As regards the product, I have nothing to add to Mark Pilgrim’s The Future of Reading (A Play in Six Acts). But the big meta-news story here is: PR Triumph. The product, it’s Yet Another E-Book Reader. It got on the front cover of Newsweek and was featured by more or less everyone in the mainstream-media technology beat. It bloody well got onto the front page of my hometown Vancouver Sun. Maybe the product will soar, maybe it’ll flop. But this is obviously the crowning PR achievement of our young century. I bow my head in awe.
Comment feed for ongoing:
From: mrot (Nov 20 2007, at 08:50)
As interesting as Mark's piece is, I want to highlight the words of this commenter
http://diveintomark.org/archives/2007/11/19/the-future-of-reading#comment-10646
Which whom I agree quite a bit more. The future is rarely so linear as the "1984" kind of visions. Sometimes better, sometimes worse, but usually more convoluted and full of side-effects and unexpected twists and turns.
[link]
From: John (Nov 20 2007, at 08:59)
I thought that the iPhone was pretty much THE pr event of the last few years.
Bezos ain't no slouch but I think Jobs still has him beat
[link]
From: steve minutillo (Nov 20 2007, at 09:42)
Is that really so impressive considering Apple gets the same coverage when they merely *refresh* an existing product? Remember the "lamp" iMac?
[link]
From: Mark (Nov 20 2007, at 09:52)
Actually, I agree with that commenter as well. I admit that quoting "1984" is intellectually lazy -- that book needs its own version of Godwin's Law. But quoting anything else would devolve into explaining the reference (to the majority of people who didn't get it) and then arguing about the significance/meaning of the reference afterwards.
That said, "1984" *was* incredibly naive and simplistic. The present is much more complex. How many cameras per square mile does Britain have? How much of your internet traffic did the NSA intercept from AT+T's secret room in San Francisco? Orwell's imagination was limited by the technology of 1948.
[link]
From: Bob Aman (Nov 20 2007, at 10:08)
PR coup. That's one way of looking at it I guess. My take was more along the lines of, "Why is everyone talking about a device that is so completely uninteresting?"
[link]
From: Shazron (Nov 20 2007, at 10:16)
I don't think this will catch on like the iPod, it's hardly an object of desire (maybe if Apple designed it!). I can't imagine teenagers/college students buying this at all, unless they are book geeks.

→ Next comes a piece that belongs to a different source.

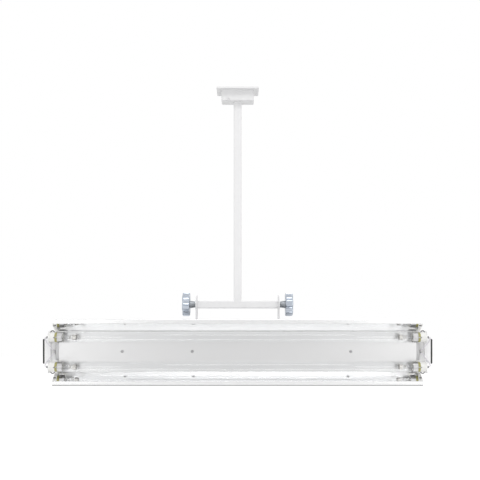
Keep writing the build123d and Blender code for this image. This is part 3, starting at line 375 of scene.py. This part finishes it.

Well, maybe college students, if they can get their course texts in the Kindle format. Non-support for PDF is troubling; they should at least provide a conversion path for users that have a lot of PDFs. Amazon should open up the AZW format, someone will write a converter eventually.
[link]
From: Will (Nov 20 2007, at 10:33)
Do you think Newsweek might have been desperate to get the Kindle cover story to make up for the years of Apple covers done by Time?
[link]
From: Tony Fisk (Nov 20 2007, at 15:05)
I think I'd prefer the e-book capabilities of an XO Laptop without the lock-in. (if the Give 1 Get 1 offer extended outside the US continent! There's got to be an Onion article in there somewhere!)
[link]
From: Dan Connolly (Nov 24 2007, at 08:06)
perhaps not an onion article, but see Free Culture: Why buy the Amazon Kindle when you can give and get an OLPC XO-1 for the same price?, complete with cute-kid video/commercial (follow the "one laptop per Kyle" link).
[link]
From: Ben Trafford (Nov 24 2007, at 21:06)
The Kindle is nothing but more of the same old, same old. The ebook world has had gadgets for years. People don't seem to realize that the gadget approach is wrong-headed.
To replace a perfectly good technology, you either need to be cheaper, better, or faster. Ebook devices are faster, and that's about it. To truly make a splash, ebooks (by which I mean, books on devices) will need to do everything paper books do, and more.